* _Objective_
Set down, in full, every record in the block.

* _Supplied information_
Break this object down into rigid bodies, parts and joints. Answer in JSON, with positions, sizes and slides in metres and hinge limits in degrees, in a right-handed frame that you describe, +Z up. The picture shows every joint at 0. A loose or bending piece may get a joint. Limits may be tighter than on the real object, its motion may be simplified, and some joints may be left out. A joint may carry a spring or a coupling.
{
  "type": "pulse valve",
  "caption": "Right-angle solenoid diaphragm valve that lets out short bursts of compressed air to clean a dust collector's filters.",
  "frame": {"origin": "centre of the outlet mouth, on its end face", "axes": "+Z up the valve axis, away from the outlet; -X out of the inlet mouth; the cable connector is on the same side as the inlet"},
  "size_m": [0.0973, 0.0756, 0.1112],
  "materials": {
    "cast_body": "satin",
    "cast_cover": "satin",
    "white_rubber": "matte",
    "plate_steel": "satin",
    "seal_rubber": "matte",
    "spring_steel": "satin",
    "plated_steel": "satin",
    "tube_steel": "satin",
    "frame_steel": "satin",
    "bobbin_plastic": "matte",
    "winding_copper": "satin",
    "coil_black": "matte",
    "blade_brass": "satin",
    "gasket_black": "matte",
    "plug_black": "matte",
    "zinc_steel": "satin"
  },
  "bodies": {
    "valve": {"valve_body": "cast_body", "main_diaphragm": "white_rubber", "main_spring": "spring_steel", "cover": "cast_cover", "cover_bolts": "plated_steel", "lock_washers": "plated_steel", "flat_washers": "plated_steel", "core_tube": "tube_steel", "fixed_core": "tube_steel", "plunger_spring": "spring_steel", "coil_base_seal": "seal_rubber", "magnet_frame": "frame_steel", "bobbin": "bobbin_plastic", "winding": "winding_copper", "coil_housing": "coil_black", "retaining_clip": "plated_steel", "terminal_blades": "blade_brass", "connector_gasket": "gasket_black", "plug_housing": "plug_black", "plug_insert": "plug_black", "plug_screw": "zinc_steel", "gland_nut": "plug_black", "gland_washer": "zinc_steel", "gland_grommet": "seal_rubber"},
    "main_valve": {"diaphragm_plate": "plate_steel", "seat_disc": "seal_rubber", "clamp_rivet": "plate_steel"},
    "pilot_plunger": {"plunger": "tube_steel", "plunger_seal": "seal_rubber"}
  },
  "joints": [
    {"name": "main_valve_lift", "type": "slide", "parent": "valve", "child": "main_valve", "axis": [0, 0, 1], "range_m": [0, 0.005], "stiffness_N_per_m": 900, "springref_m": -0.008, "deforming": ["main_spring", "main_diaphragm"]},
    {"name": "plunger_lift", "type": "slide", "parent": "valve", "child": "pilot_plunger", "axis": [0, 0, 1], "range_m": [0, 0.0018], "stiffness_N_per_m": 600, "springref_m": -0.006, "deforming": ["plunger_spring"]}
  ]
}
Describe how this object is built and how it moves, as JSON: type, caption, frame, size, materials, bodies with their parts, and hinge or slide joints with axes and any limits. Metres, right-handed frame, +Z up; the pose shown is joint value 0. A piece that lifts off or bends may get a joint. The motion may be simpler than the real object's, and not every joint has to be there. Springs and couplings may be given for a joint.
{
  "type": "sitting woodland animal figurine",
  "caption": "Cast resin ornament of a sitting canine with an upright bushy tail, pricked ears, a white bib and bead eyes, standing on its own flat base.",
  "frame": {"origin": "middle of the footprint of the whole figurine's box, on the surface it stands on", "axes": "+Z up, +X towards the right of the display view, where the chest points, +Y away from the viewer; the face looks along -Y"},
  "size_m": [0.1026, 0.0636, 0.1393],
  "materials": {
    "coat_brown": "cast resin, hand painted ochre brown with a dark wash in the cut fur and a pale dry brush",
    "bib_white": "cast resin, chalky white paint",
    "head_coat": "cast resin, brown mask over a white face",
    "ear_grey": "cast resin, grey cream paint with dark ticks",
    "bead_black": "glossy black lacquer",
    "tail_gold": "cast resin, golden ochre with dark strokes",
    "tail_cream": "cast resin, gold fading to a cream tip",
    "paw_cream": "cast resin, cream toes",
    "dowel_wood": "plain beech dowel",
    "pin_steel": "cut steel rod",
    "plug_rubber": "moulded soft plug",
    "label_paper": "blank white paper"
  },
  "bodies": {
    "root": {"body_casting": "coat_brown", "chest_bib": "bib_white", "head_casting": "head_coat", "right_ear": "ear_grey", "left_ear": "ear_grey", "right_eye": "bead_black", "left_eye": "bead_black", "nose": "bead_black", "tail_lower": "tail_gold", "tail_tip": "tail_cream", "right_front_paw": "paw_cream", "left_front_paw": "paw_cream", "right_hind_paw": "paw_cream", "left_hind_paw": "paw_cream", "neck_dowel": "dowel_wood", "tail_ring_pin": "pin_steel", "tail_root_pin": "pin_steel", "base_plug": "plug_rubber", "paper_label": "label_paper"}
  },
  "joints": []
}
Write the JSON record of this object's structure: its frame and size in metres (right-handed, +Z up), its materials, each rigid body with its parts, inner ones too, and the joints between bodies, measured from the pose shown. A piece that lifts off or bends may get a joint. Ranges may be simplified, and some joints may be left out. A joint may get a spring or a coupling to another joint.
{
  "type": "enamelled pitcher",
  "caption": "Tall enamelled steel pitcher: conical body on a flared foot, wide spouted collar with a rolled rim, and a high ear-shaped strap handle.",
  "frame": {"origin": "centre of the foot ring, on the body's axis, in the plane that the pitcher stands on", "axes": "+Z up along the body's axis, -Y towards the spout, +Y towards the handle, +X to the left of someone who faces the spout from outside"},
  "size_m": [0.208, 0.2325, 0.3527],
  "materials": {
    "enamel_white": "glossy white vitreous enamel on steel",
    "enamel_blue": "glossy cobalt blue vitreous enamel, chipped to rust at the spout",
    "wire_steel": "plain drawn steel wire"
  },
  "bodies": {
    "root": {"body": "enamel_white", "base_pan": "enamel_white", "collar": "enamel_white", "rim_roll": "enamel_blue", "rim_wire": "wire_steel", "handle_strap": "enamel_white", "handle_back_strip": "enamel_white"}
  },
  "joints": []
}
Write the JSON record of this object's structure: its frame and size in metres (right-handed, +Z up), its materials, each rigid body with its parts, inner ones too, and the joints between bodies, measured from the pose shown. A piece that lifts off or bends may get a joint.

* _Exercise answer_
Break this object down into rigid bodies, parts and joints. Answer in JSON, with positions, sizes and slides in metres and hinge limits in degrees, in a right-handed frame that you describe, +Z up. The picture shows every joint at 0. A loose or bending piece may get a joint. Limits may be tighter than on the real object, its motion may be simplified, and some joints may be left out. A joint may carry a spring or a coupling.
{
  "type": "pulse valve",
  "caption": "Right-angle solenoid diaphragm valve that lets out short bursts of compressed air to clean a dust collector's filters.",
  "frame": {"origin": "centre of the outlet mouth, on its end face", "axes": "+Z up the valve axis, away from the outlet; -X out of the inlet mouth; the cable connector is on the same side as the inlet"},
  "size_m": [0.0973, 0.0756, 0.1112],
  "materials": {
    "cast_body": "satin",
    "cast_cover": "satin",
    "white_rubber": "matte",
    "plate_steel": "satin",
    "seal_rubber": "matte",
    "spring_steel": "satin",
    "plated_steel": "satin",
    "tube_steel": "satin",
    "frame_steel": "satin",
    "bobbin_plastic": "matte",
    "winding_copper": "satin",
    "coil_black": "matte",
    "blade_brass": "satin",
    "gasket_black": "matte",
    "plug_black": "matte",
    "zinc_steel": "satin"
  },
  "bodies": {
    "valve": {"valve_body": "cast_body", "main_diaphragm": "white_rubber", "main_spring": "spring_steel", "cover": "cast_cover", "cover_bolts": "plated_steel", "lock_washers": "plated_steel", "flat_washers": "plated_steel", "core_tube": "tube_steel", "fixed_core": "tube_steel", "plunger_spring": "spring_steel", "coil_base_seal": "seal_rubber", "magnet_frame": "frame_steel", "bobbin": "bobbin_plastic", "winding": "winding_copper", "coil_housing": "coil_black", "retaining_clip": "plated_steel", "terminal_blades": "blade_brass", "connector_gasket": "gasket_black", "plug_housing": "plug_black", "plug_insert": "plug_black", "plug_screw": "zinc_steel", "gland_nut": "plug_black", "gland_washer": "zinc_steel", "gland_grommet": "seal_rubber"},
    "main_valve": {"diaphragm_plate": "plate_steel", "seat_disc": "seal_rubber", "clamp_rivet": "plate_steel"},
    "pilot_plunger": {"plunger": "tube_steel", "plunger_seal": "seal_rubber"}
  },
  "joints": [
    {"name": "main_valve_lift", "type": "slide", "parent": "valve", "child": "main_valve", "axis": [0, 0, 1], "range_m": [0, 0.005], "stiffness_N_per_m": 900, "springref_m": -0.008, "deforming": ["main_spring", "main_diaphragm"]},
    {"name": "plunger_lift", "type": "slide", "parent": "valve", "child": "pilot_plunger", "axis": [0, 0, 1], "range_m": [0, 0.0018], "stiffness_N_per_m": 600, "springref_m": -0.006, "deforming": ["plunger_spring"]}
  ]
}
Describe how this object is built and how it moves, as JSON: type, caption, frame, size, materials, bodies with their parts, and hinge or slide joints with axes and any limits. Metres, right-handed frame, +Z up; the pose shown is joint value 0. A piece that lifts off or bends may get a joint. The motion may be simpler than the real object's, and not every joint has to be there. Springs and couplings may be given for a joint.
{
  "type": "sitting woodland animal figurine",
  "caption": "Cast resin ornament of a sitting canine with an upright bushy tail, pricked ears, a white bib and bead eyes, standing on its own flat base.",
  "frame": {"origin": "middle of the footprint of the whole figurine's box, on the surface it stands on", "axes": "+Z up, +X towards the right of the display view, where the chest points, +Y away from the viewer; the face looks along -Y"},
  "size_m": [0.1026, 0.0636, 0.1393],
  "materials": {
    "coat_brown": "cast resin, hand painted ochre brown with a dark wash in the cut fur and a pale dry brush",
    "bib_white": "cast resin, chalky white paint",
    "head_coat": "cast resin, brown mask over a white face",
    "ear_grey": "cast resin, grey cream paint with dark ticks",
    "bead_black": "glossy black lacquer",
    "tail_gold": "cast resin, golden ochre with dark strokes",
    "tail_cream": "cast resin, gold fading to a cream tip",
    "paw_cream": "cast resin, cream toes",
    "dowel_wood": "plain beech dowel",
    "pin_steel": "cut steel rod",
    "plug_rubber": "moulded soft plug",
    "label_paper": "blank white paper"
  },
  "bodies": {
    "root": {"body_casting": "coat_brown", "chest_bib": "bib_white", "head_casting": "head_coat", "right_ear": "ear_grey", "left_ear": "ear_grey", "right_eye": "bead_black", "left_eye": "bead_black", "nose": "bead_black", "tail_lower": "tail_gold", "tail_tip": "tail_cream", "right_front_paw": "paw_cream", "left_front_paw": "paw_cream", "right_hind_paw": "paw_cream", "left_hind_paw": "paw_cream", "neck_dowel": "dowel_wood", "tail_ring_pin": "pin_steel", "tail_root_pin": "pin_steel", "base_plug": "plug_rubber", "paper_label": "label_paper"}
  },
  "joints": []
}
Write the JSON record of this object's structure: its frame and size in metres (right-handed, +Z up), its materials, each rigid body with its parts, inner ones too, and the joints between bodies, measured from the pose shown. A piece that lifts off or bends may get a joint. Ranges may be simplified, and some joints may be left out. A joint may get a spring or a coupling to another joint.
{
  "type": "enamelled pitcher",
  "caption": "Tall enamelled steel pitcher: conical body on a flared foot, wide spouted collar with a rolled rim, and a high ear-shaped strap handle.",
  "frame": {"origin": "centre of the foot ring, on the body's axis, in the plane that the pitcher stands on", "axes": "+Z up along the body's axis, -Y towards the spout, +Y towards the handle, +X to the left of someone who faces the spout from outside"},
  "size_m": [0.208, 0.2325, 0.3527],
  "materials": {
    "enamel_white": "glossy white vitreous enamel on steel",
    "enamel_blue": "glossy cobalt blue vitreous enamel, chipped to rust at the spout",
    "wire_steel": "plain drawn steel wire"
  },
  "bodies": {
    "root": {"body": "enamel_white", "base_pan": "enamel_white", "collar": "enamel_white", "rim_roll": "enamel_blue", "rim_wire": "wire_steel", "handle_strap": "enamel_white", "handle_back_strip": "enamel_white"}
  },
  "joints": []
}
Write the JSON record of this object's structure: its frame and size in metres (right-handed, +Z up), its materials, each rigid body with its parts, inner ones too, and the joints between bodies, measured from the pose shown. A piece that lifts off or bends may get a joint.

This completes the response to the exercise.